Exercise objective: Reproduce exactly the lines from the one containing "on its line" through the one containing "bpy.data.objects.remove(obj)", both included, and nothing else.

Recorded data:
--------------------------------
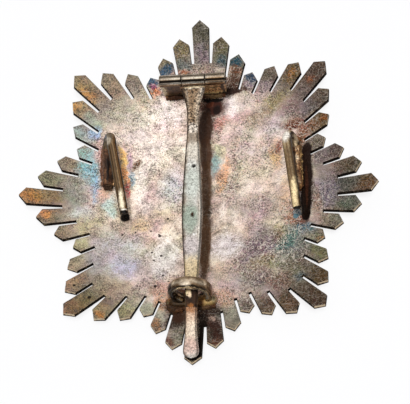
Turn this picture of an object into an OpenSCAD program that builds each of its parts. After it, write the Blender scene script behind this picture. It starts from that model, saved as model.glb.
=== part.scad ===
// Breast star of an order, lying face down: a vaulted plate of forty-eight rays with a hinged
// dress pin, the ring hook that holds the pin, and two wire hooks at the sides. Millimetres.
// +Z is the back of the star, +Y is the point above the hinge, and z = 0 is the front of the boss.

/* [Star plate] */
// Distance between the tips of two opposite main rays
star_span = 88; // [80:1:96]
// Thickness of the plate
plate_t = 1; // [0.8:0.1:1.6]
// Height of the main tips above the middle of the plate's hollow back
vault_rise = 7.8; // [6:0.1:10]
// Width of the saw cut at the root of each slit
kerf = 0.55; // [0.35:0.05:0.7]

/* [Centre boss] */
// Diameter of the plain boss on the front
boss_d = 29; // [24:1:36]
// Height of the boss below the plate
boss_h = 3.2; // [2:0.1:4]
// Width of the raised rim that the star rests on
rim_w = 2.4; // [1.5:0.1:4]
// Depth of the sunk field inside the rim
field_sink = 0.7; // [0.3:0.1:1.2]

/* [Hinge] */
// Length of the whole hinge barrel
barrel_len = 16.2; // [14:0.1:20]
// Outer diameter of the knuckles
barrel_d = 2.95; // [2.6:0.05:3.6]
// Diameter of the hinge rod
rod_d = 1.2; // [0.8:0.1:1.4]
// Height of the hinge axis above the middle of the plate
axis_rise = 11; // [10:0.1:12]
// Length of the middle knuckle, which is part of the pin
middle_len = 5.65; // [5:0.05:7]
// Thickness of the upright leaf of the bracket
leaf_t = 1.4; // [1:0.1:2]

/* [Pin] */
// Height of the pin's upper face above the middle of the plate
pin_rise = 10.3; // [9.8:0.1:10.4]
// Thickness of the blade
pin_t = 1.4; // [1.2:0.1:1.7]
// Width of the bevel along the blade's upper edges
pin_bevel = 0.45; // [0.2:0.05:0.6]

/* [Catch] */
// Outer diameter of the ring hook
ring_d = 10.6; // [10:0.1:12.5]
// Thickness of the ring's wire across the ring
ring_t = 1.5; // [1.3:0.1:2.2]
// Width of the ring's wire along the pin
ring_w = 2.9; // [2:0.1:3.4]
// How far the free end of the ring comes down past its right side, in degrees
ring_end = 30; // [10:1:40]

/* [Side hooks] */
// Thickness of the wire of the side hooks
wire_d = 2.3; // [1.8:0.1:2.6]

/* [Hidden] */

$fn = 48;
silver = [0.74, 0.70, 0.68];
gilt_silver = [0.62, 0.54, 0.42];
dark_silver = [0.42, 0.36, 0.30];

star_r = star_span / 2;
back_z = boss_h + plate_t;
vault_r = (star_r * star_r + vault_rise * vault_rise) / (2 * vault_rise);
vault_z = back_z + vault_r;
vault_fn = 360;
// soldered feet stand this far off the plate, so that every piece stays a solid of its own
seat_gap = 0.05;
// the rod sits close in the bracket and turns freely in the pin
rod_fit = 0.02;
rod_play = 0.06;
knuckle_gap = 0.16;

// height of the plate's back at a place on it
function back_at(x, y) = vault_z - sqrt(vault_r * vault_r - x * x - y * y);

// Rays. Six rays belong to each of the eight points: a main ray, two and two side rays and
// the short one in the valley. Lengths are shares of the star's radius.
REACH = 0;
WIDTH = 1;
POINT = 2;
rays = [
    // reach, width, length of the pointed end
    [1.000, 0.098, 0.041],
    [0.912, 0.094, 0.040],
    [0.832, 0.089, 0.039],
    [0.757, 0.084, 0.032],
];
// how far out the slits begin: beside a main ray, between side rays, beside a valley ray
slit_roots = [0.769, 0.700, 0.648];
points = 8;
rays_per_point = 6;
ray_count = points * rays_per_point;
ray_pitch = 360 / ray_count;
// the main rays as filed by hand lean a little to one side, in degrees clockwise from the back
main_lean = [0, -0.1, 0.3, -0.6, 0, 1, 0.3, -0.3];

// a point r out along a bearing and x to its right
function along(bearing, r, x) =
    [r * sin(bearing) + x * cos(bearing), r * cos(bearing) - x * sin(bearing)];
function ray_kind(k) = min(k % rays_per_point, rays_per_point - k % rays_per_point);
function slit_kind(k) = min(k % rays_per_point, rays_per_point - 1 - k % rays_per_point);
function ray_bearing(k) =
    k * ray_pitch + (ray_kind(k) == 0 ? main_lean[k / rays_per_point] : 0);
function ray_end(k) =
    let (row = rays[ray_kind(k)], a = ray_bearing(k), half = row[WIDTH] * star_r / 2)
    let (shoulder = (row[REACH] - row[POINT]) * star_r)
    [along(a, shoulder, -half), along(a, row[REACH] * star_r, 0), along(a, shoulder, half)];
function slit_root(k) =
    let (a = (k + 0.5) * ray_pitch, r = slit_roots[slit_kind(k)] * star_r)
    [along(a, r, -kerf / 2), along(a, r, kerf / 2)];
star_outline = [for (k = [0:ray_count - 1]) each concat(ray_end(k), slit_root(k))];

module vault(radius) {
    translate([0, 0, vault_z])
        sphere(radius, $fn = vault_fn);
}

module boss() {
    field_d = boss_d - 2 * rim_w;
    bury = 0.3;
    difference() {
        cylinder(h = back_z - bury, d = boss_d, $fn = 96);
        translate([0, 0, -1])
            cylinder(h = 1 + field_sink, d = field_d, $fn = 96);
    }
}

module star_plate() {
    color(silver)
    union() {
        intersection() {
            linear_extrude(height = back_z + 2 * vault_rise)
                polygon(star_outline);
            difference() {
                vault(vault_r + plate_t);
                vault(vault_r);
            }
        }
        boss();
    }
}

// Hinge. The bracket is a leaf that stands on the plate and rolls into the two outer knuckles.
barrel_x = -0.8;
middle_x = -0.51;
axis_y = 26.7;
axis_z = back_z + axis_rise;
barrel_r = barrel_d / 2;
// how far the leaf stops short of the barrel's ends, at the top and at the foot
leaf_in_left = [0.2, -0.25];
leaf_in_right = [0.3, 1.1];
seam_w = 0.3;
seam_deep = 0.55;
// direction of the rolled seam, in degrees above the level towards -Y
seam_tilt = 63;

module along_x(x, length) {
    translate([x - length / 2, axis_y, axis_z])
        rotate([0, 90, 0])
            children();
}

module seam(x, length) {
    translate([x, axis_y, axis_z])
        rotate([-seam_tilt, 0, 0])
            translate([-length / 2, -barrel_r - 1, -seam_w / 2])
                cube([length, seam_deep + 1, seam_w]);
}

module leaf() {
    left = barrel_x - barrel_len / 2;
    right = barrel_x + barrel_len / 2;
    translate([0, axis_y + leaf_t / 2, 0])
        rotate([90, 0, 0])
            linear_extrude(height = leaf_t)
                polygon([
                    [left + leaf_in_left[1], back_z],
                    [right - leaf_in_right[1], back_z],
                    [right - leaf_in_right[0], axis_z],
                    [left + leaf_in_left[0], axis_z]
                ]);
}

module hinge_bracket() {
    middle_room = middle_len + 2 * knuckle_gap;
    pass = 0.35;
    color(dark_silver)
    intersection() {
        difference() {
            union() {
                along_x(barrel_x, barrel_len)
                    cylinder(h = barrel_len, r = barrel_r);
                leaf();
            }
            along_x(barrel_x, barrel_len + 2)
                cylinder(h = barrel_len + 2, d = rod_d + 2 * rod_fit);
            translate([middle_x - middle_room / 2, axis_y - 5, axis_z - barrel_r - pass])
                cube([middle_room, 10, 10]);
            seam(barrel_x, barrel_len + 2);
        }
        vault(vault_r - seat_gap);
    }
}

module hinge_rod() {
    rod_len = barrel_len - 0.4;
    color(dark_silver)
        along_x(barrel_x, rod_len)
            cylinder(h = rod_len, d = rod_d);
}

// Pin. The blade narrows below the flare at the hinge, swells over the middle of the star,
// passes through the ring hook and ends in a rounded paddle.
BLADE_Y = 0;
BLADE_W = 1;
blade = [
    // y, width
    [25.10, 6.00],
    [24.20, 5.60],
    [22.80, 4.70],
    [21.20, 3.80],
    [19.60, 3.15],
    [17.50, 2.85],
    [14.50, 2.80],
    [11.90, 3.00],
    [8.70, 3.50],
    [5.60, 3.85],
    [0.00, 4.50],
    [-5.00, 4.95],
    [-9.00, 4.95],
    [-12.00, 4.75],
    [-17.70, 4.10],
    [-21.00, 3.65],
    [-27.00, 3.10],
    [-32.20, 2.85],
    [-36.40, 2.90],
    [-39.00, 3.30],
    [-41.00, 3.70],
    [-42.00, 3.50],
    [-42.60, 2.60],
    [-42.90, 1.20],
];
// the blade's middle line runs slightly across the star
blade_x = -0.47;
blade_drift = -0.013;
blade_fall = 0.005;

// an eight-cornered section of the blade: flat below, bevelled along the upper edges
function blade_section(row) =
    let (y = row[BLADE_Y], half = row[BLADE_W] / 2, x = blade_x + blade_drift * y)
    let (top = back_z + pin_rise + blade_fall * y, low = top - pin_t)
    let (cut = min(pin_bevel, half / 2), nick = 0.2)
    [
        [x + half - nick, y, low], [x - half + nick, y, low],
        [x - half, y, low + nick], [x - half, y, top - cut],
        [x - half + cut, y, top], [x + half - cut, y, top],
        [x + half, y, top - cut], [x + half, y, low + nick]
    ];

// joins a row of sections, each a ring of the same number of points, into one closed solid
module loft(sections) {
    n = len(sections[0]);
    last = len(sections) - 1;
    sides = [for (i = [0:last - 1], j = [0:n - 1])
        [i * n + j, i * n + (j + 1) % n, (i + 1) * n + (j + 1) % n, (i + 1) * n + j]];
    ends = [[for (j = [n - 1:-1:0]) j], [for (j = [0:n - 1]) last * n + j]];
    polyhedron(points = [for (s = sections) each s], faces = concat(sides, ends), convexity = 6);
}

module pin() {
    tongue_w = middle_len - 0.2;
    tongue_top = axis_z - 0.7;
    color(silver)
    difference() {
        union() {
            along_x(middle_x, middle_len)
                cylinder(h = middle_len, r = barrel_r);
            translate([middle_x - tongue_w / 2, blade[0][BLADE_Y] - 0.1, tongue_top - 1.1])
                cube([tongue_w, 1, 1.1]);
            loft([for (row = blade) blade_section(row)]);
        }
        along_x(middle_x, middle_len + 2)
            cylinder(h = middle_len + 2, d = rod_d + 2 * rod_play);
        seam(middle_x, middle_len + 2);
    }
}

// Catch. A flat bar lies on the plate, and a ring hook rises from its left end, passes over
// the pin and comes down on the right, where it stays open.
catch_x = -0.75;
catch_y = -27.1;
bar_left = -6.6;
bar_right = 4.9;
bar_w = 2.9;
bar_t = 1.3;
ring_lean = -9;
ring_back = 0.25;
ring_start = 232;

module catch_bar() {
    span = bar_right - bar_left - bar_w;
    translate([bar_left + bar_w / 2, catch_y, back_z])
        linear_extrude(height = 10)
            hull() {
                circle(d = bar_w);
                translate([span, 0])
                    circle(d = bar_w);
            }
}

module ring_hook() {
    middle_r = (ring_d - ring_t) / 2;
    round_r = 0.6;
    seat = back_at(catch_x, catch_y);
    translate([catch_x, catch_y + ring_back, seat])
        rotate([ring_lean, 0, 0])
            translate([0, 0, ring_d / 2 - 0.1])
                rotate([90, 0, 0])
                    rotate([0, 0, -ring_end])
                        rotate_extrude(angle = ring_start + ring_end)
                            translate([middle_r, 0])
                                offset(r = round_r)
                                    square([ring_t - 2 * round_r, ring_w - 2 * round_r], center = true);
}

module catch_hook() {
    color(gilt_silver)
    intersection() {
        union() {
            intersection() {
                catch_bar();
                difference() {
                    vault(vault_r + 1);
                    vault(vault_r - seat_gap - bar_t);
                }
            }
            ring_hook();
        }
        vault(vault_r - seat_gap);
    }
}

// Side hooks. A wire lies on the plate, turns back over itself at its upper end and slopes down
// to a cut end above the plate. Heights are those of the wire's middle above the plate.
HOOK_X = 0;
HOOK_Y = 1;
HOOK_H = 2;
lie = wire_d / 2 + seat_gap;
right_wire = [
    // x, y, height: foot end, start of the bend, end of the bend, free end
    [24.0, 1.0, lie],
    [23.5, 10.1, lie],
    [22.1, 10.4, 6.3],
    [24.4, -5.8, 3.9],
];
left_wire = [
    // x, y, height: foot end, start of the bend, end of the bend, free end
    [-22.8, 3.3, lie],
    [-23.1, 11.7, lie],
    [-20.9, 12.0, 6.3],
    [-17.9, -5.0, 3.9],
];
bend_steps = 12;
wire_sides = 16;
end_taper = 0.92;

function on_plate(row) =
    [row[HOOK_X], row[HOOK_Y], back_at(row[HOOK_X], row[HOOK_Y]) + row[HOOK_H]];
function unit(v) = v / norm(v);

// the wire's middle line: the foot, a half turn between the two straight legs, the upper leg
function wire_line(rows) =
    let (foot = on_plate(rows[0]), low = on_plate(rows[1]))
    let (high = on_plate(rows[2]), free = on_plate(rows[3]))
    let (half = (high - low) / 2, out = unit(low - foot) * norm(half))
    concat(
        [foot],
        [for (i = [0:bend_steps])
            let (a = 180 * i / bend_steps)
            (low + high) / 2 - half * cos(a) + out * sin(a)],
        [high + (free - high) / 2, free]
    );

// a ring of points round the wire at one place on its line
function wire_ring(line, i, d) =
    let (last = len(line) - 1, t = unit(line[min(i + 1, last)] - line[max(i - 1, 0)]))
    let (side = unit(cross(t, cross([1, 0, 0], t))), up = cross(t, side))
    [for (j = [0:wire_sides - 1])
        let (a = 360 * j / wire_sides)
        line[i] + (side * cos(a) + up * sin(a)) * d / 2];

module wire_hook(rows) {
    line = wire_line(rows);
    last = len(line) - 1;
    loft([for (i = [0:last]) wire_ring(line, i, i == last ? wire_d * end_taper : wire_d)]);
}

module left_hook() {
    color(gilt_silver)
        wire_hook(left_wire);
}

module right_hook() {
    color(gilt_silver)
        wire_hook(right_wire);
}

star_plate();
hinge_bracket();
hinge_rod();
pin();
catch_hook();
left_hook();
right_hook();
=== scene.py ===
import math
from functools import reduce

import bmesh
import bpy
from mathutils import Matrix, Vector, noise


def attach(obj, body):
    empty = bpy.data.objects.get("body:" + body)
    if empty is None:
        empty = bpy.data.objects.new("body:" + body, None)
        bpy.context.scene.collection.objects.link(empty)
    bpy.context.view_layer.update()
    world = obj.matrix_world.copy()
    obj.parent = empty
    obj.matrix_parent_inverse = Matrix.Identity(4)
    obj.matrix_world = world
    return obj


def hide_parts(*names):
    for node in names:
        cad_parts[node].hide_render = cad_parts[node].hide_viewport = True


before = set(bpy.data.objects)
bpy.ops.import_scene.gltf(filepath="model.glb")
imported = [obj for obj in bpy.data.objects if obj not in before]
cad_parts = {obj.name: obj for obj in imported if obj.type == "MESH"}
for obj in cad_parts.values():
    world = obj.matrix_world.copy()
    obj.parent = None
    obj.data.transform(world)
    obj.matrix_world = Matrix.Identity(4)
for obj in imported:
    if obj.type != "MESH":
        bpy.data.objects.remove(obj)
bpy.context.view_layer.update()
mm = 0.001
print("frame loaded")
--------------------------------
Solution:
// a ring of points round the wire at one place on its line
function wire_ring(line, i, d) =
    let (last = len(line) - 1, t = unit(line[min(i + 1, last)] - line[max(i - 1, 0)]))
    let (side = unit(cross(t, cross([1, 0, 0], t))), up = cross(t, side))
    [for (j = [0:wire_sides - 1])
        let (a = 360 * j / wire_sides)
        line[i] + (side * cos(a) + up * sin(a)) * d / 2];

module wire_hook(rows) {
    line = wire_line(rows);
    last = len(line) - 1;
    loft([for (i = [0:last]) wire_ring(line, i, i == last ? wire_d * end_taper : wire_d)]);
}

module left_hook() {
    color(gilt_silver)
        wire_hook(left_wire);
}

module right_hook() {
    color(gilt_silver)
        wire_hook(right_wire);
}

star_plate();
hinge_bracket();
hinge_rod();
pin();
catch_hook();
left_hook();
right_hook();
=== scene.py ===
import math
from functools import reduce

import bmesh
import bpy
from mathutils import Matrix, Vector, noise


def attach(obj, body):
    empty = bpy.data.objects.get("body:" + body)
    if empty is None:
        empty = bpy.data.objects.new("body:" + body, None)
        bpy.context.scene.collection.objects.link(empty)
    bpy.context.view_layer.update()
    world = obj.matrix_world.copy()
    obj.parent = empty
    obj.matrix_parent_inverse = Matrix.Identity(4)
    obj.matrix_world = world
    return obj


def hide_parts(*names):
    for node in names:
        cad_parts[node].hide_render = cad_parts[node].hide_viewport = True


before = set(bpy.data.objects)
bpy.ops.import_scene.gltf(filepath="model.glb")
imported = [obj for obj in bpy.data.objects if obj not in before]
cad_parts = {obj.name: obj for obj in imported if obj.type == "MESH"}
for obj in cad_parts.values():
    world = obj.matrix_world.copy()
    obj.parent = None
    obj.data.transform(world)
    obj.matrix_world = Matrix.Identity(4)
for obj in imported:
    if obj.type != "MESH":
        bpy.data.objects.remove(obj)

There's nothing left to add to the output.